Version française:
Les expériences de migration et de déplacements ont nourrit intimement ma production artistique. J’utilise la photographie moins comme un objet mais comme un acte et lieu du multiple, lors de la prise de vue ou dans le processus de restitution. Le sujet de mon travail est l’identité. Je conçois la notion d’identité comme quelque chose qui ne peut pas être unié. Elle apparaît souvent comme un élément divisé dans mon travail : identités multiples, plurielles, fragmentées, identité palimpseste. Les personnages de mes images fonctionnent à travers cette ambiguïté entre être UN et pluriel, ou multiple. Le mode de fonctionnement de celui qui se déplace donne le protocole de création, la forme et le contenu à mes pièces. Mon travail plastique se situe entre photographie - image, photographie - objet, et photographie en tant que processus. J’articule ces notions en créant des installations photographiques, où l’image brise la frontière des deux dimensions et devient une expérience.
English version:
The subject of my work is identity. I conceive the notion of identity as something that can’t be unified. To be more precise, the notion of identity often appears as something split in my work: multiple, plural, fragmented identities, palimpsest identity - these are terms and notions that shape my work. The characters in my pictures, paintings and drawings function through this ambiguity between being ONE and plural, or multiple, at the same time. I started this project from an autobiographical perspective, questioning my past and my present and asking myself where i belong.
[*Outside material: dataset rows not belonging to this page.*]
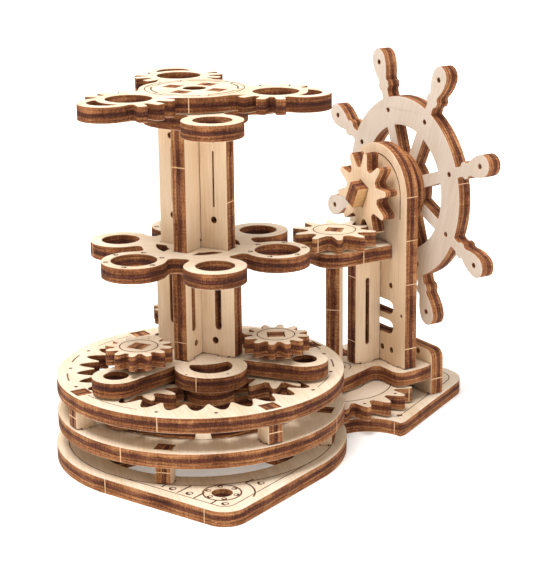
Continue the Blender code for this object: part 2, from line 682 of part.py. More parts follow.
def make_planet(number, turn, carousel):
    """A planet gear on its square axle, with the small gear that shows above the carrier."""
    x, y = polar(PLANET_CIRCLE, turn)
    body = pivot(f"planet_{number}_pivot", carousel, (x, y, 0.0), (0.0, 0.0, turn))
    rod = rectangle((0, 0), SQUARE_ROD_HALF, SQUARE_ROD_HALF, PLANET_ROD_TURN)
    bore = rectangle((0, 0), SQUARE_ROD_HALF + GAP, SQUARE_ROD_HALF + GAP, PLANET_ROD_TURN)
    low = LOWER_CARRIER_Z + GAP
    level(f"planet_axle_{number}", low, rod, [], EDGE, body, UPPER_GEAR_Z + SHEET - low)
    notch_offset = (RING_NOTCH_HEADING - CAROUSEL_HEADING) * RING_TEETH / PLANET_TEETH
    outline = toothed(PLANET_TEETH, PLANET_TOOTH, notch_offset)
    level(f"planet_gear_{number}", RING_Z, outline, [bore], PALE, body)
    collar = circle((0, 0), COLLAR_R, 20)
    level(f"planet_collar_{number}", COLLAR_Z, collar, [bore], EDGE, body, COLLAR_THICKNESS)
    outline = toothed(UPPER_GEAR_TEETH, UPPER_GEAR_TOOTH, UPPER_GEAR_OFFSET)
    level(f"upper_gear_{number}", UPPER_GEAR_Z, outline, [bore], PALE, body)


# ------------------------------------------------------ drive shaft and wheel


def make_drive_shaft():
    x, y = in_tower(SHAFT_OUT, TOWER_SIDE)
    shaft = pivot("drive_shaft_pivot", None, (x, y, 0.0))
    rest = TOWER_HEADING + SHAFT_TURN
    rod = rectangle((0, 0), SQUARE_ROD_HALF, SQUARE_ROD_HALF, rest)
    bore = rectangle((0, 0), SQUARE_ROD_HALF + GAP, SQUARE_ROD_HALF + GAP, rest)
    low = GEAR_TRAIN_Z - GAP
    level("drive_shaft", low, rod, [], EDGE, shaft, CROWN_Z + SHEET - low)
    outline = toothed(DRIVE_TEETH, DRIVE_TOOTH, DRIVE_TOOTH_HEADING)
    level("drive_gear", GEAR_TRAIN_Z, outline, [bore], PALE, shaft)
    outline = toothed(CROWN_TEETH, RIGHT_ANGLE_TOOTH, TOWER_HEADING - CROWN_TOOTH_OFFSET)
    level("crown_gear", CROWN_Z, outline, [bore], PALE, shaft)


def wheel_windows():
    """The openings between the spokes."""
    windows = []
    for i in range(HANDLES):
        start, end = 360 * i / HANDLES, 360 * (i + 1) / HANDLES
        outer = degrees(SPOKE_HALF / RIM_INNER)
        inner = degrees(SPOKE_HALF / WHEEL_HUB)
        loop = arc((0, 0), RIM_INNER, start + outer, end - outer, 6)
        loop += arc((0, 0), WHEEL_HUB, end - inner, start + inner, 2)
        windows.append(loop)
    return windows


def handle_side():
    """One side of a handle from the rim to its tip, as (distance, half width)."""
    neck = [(26.4, 1.35), (27.3, 1.45), (28.0, 2.25), (29.3, 2.35), (29.9, 1.75), (30.7, 1.8)]
    grip = [(32.3, 2.45), (34.4, 2.95)]
    tip = [(35.9 + 3.2 * sin(radians(a)), 3.0 * cos(radians(a))) for a in (10, 35, 60, 80)]
    return neck + grip + tip


def wheel_outline():
    points = []
    for i in range(HANDLES):
        centre = 360 * i / HANDLES
        side = handle_side()
        root = degrees(1.5 / RIM_OUTER)
        points += arc((0, 0), RIM_OUTER, centre - 45 + root, centre - root, 7)
        points += [turned((x, -half), centre) for x, half in side]
        points += [turned((x, half), centre) for x, half in reversed(side)]
    return points


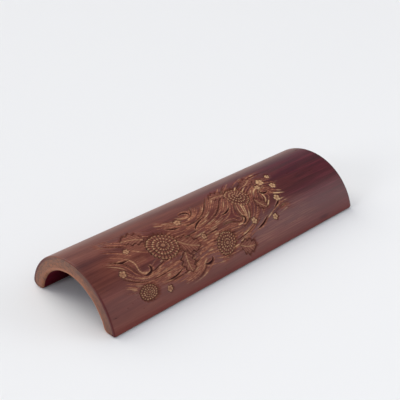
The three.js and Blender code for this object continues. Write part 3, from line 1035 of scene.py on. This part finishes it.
def stained_skin():
    """The rubbed, stained and carved skin, polished where the chisel hasn't been."""
    paint = Paint("stained_skin")
    fine = paint.noise((0.045, 1.3, 0.4), detail=4.0, roughness=0.6)
    streaked_skin(paint, fine)
    wear_and_sheen_skin(paint, fine)
    darkened_edges(paint)
    carved_skin(paint)
    polish = paint.between(fine, 0.3, 0.7, at_low=0.34, at_high=0.44)
    roughness = paint.plus(polish, paint.value("cut", 0.35))
    return paint.finish(roughness, fine, 0.03, gloss=0.25)


def sawn_face(paint, saw, mottle, depth):
    """The mottled face: grey-brown under the skin, tan towards the hollow, darker at the front leg."""
    unevenness = paint.times(paint.math("SUBTRACT", mottle, 0.5), 0.8)
    paint.colour = paint.ramp(paint.plus(depth, unevenness), SAWN_FACE)
    paint.lay(paint.between(saw, 0.46, 0.60, at_high=0.6), SAWN_PALE)
    paint.lay(paint.between(mottle, 0.52, 0.38, at_high=0.65), SAWN_DARK)
    paint.lay(paint.between(paint.round, 8.0, 34.0, at_high=0.3), SAWN_FRONT_LEG)

    # Stain has soaked in below the skin in front of the crown
    below_skin = paint.between(depth, 0.52, 0.28, at_high=0.6)
    before_crown = paint.band(paint.round, 13.0, 11.0, 3.0)
    paint.lay(paint.times(before_crown, below_skin), SOAKED_FACE)


def cut_end():
    """A sawn end with the fibre bundles that it cuts through, and saw marks."""
    paint = Paint("cut_end")
    depth = paint.math("DIVIDE", paint.into_wall, NARROW_END.crown_wall)
    saw = paint.noise((0.5, 0.26, 1.3), detail=4.0, roughness=0.65)
    mottle = paint.noise((0.3, 0.5, 0.9), detail=5.0, roughness=0.7)
    sawn_face(paint, saw, mottle, depth)

    # The bundles are small and close under the skin, and large and sparse towards the hollow
    small = paint.between(paint.dots((0.0, 1.9, 2.1)), 0.16, 0.34, at_low=0.34, at_high=0.0)
    large = paint.between(paint.dots((0.0, 0.95, 1.1)), 0.14, 0.30, at_low=0.30, at_high=0.0)
    with_large = paint.mix(large, paint.colour, LARGE_BUNDLE)
    paint.lay(small, SMALL_BUNDLE)
    paint.lay(paint.between(depth, 0.15, 0.7), with_large)

    # A line of dark skin shows at the edge but for the crown, and a painted highlight pales the hollow's
    # rounded lip, least towards the back
    skin_line = paint.between(depth, 0.1, 0.2, at_low=1.0, at_high=0.0)
    unworn = paint.between(paint.math("ABSOLUTE", paint.round), *WORN_RIM)
    paint.lay(paint.times(skin_line, unworn), NARROW_RIM)
    lip = paint.between(depth, 0.86, 1.0, at_high=0.45)
    front = paint.between(paint.round, -30.0, 0.0, at_low=0.15)
    paint.lay(paint.times(lip, front), LIP_PAINTED_HIGHLIGHT)
    return paint.finish(paint.between(saw, 0.3, 0.7, at_low=0.55, at_high=0.7), mottle, 0.08)


def scraped_hollow():
    """The inside, scraped along the fibres and stained dark, with painted shade darkest deep inside."""
    paint = Paint("scraped_hollow")
    fine = paint.noise((0.02, 2.0, 0.0), detail=5.0, roughness=0.6)
    broad = paint.noise((0.02, 0.3, 0.0), detail=3.0)
    streaks = paint.times(paint.plus(fine, broad), 0.5)
    paint.colour = paint.ramp(streaks, HOLLOW_STREAKS)
    # Painted shade darkens the hollow away from its ends
    paint.lay(paint.between(paint.math("ABSOLUTE", paint.along), 80.0, 62.0, at_high=0.85), HOLLOW_PAINTED_SHADE)
    return paint.finish(paint.between(fine, 0.3, 0.7, at_low=0.55, at_high=0.68), fine, 0.06, gloss=0.05)


def ground_foot():
    """The feet, ground flat and darkened by handling."""
    paint = Paint("ground_foot")
    fine = paint.noise((0.05, 3.0, 0.0), detail=4.0, roughness=0.6)
    paint.colour = paint.ramp(fine, FOOT_STREAKS)
    return paint.finish(paint.between(fine, 0.3, 0.7, at_low=0.48, at_high=0.6), fine, 0.04)


# The room

def pale_floor():
    material = bpy.data.materials.new("pale_floor")
    material.use_nodes = True
    inputs = material.node_tree.nodes["Principled BSDF"].inputs
    inputs["Base Color"].default_value = linear(FLOOR_COLOUR)
    inputs["Roughness"].default_value = 0.9
    inputs["Specular IOR Level"].default_value = 0.2
    return material


def floor():
    """A pale floor with a cove at its edge, so that low views show no horizon."""
    corners = []
    for step in range(COVE.steps + 1):
        angle = QUARTER_TURN * step / COVE.steps
        radius = ROOM.floor_radius + COVE.run * math.sin(angle)
        z = COVE.rise * (1 - math.cos(angle))
        for side in range(ROOM.sides):
            turn = FULL_TURN * side / ROOM.sides
            corners.append((radius * math.cos(turn), radius * math.sin(turn), z))
    faces = [tuple(range(ROOM.sides))]
    for first in range(0, COVE.steps * ROOM.sides, ROOM.sides):
        for side in range(ROOM.sides):
            here, beside = first + side, first + (side + 1) % ROOM.sides
            faces.append((here, here + ROOM.sides, beside + ROOM.sides, beside))
    mesh = bpy.data.meshes.new("floor")
    mesh.from_pydata(corners, [], faces)
    mesh.shade_smooth()
    mesh.materials.append(pale_floor())
    piece = link("floor", mesh)


def lamp(name, kind, form):
    data = bpy.data.lights.new(name, kind)
    data.energy = form.strength
    data.color = form.colour
    return link(name, data)


def near_lamp(name, form):
    """A soft lamp close by, whose light falls off over the floor."""
    piece = lamp(name, "AREA", form)
    piece.data.size = form.size
    piece.location = form.place
    way = Vector(form.target) - Vector(form.place)
    piece.rotation_euler = way.to_track_quat("-Z", "Y").to_euler()


def far_light(name, form):
    """Light from far off, as soft as its source is wide in degrees."""
    piece = lamp(name, "SUN", form)
    piece.data.angle = math.radians(form.width)
    piece.rotation_euler = Vector(form.direction).to_track_quat("Z", "Y").to_euler()


def sky():
    """Soft even light from all round, slightly blue."""
    world = bpy.data.worlds.new("room")
    world.use_nodes = True
    bpy.context.scene.world = world
    inputs = world.node_tree.nodes["Background"].inputs
    inputs["Color"].default_value = SKY.colour
    inputs["Strength"].default_value = SKY.strength


def camera():
    azimuth = math.radians(CAMERA.azimuth)
    elevation = math.radians(CAMERA.elevation)
    back = Vector((
        math.sin(azimuth) * math.cos(elevation),
        -math.cos(azimuth) * math.cos(elevation),
        math.sin(elevation),
    ))
    data = bpy.data.cameras.new("camera")
    data.lens = CAMERA.lens
    data.sensor_width = CAMERA.sensor_width
    data.clip_start = CAMERA.nearest
    piece = link("camera", data)
    piece.location = Vector(CAMERA.target) + back * CAMERA.distance
    piece.rotation_euler = (-back).to_track_quat("-Z", "Y").to_euler()
    bpy.context.scene.camera = piece


camera()
scoop = carved_half_culm([stained_skin(), cut_end(), scraped_hollow(), ground_foot()])
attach(scoop, "root")
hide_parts("half_culm")

floor()
sky()
far_light("window", WINDOW)
near_lamp("room_lamp", ROOM_LAMP)
far_light("front_card", FRONT_CARD)
far_light("end_card", END_CARD)
bpy.context.scene.view_settings.view_transform = "Standard"
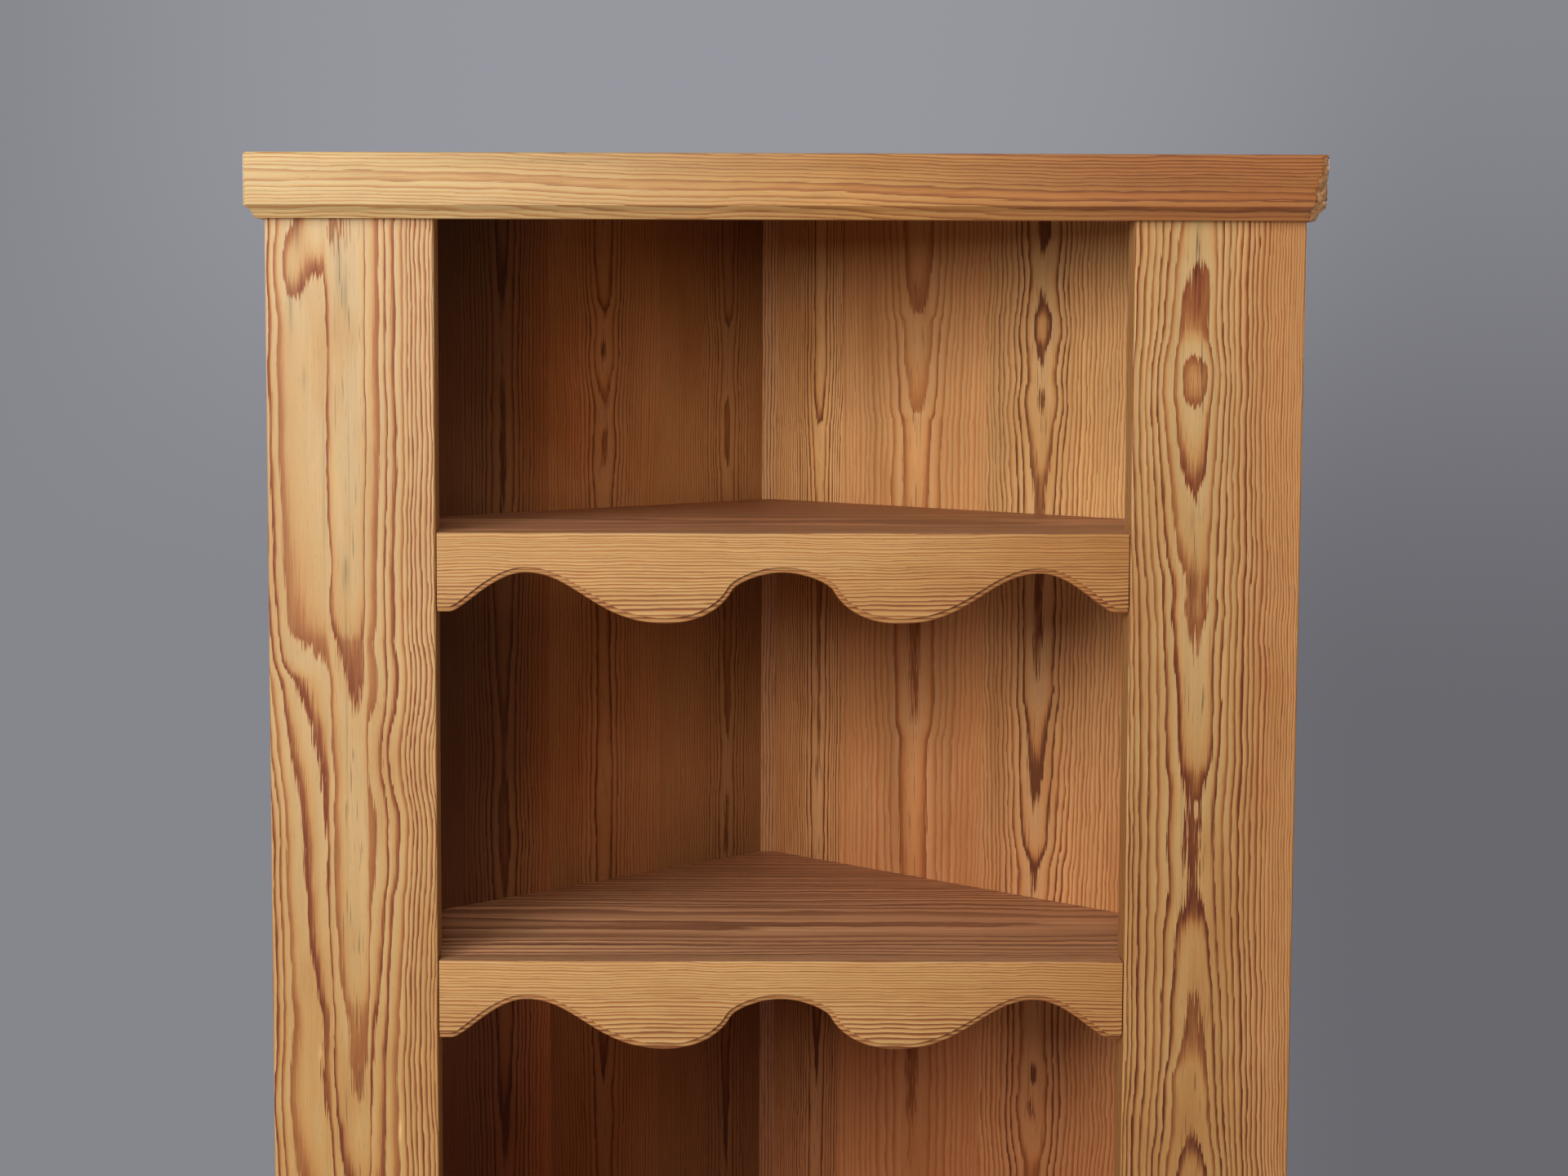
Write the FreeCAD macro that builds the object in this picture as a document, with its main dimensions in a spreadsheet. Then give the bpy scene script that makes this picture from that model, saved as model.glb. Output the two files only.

Today a French citizen, I was born in Minsk, Belarus, where I spent my childhood before following my parents in Germany in 2001. Did I lose one part of my identity as I left my hometown ? The process of alienation was furthered as I left Germany and my parents for another life in France. Therefore, I have already lost a bit of “myself” twice although I am now richer, more complex because of the layers and different cultural experiences that constitute me. Can one really speak of alienation, and of loss of identity, in my case? Can we even talk about identity? These issues are familiar to those who have been through many cultures and it is thus natural that they are being reflected, that they appear as a fundamental feature of my work.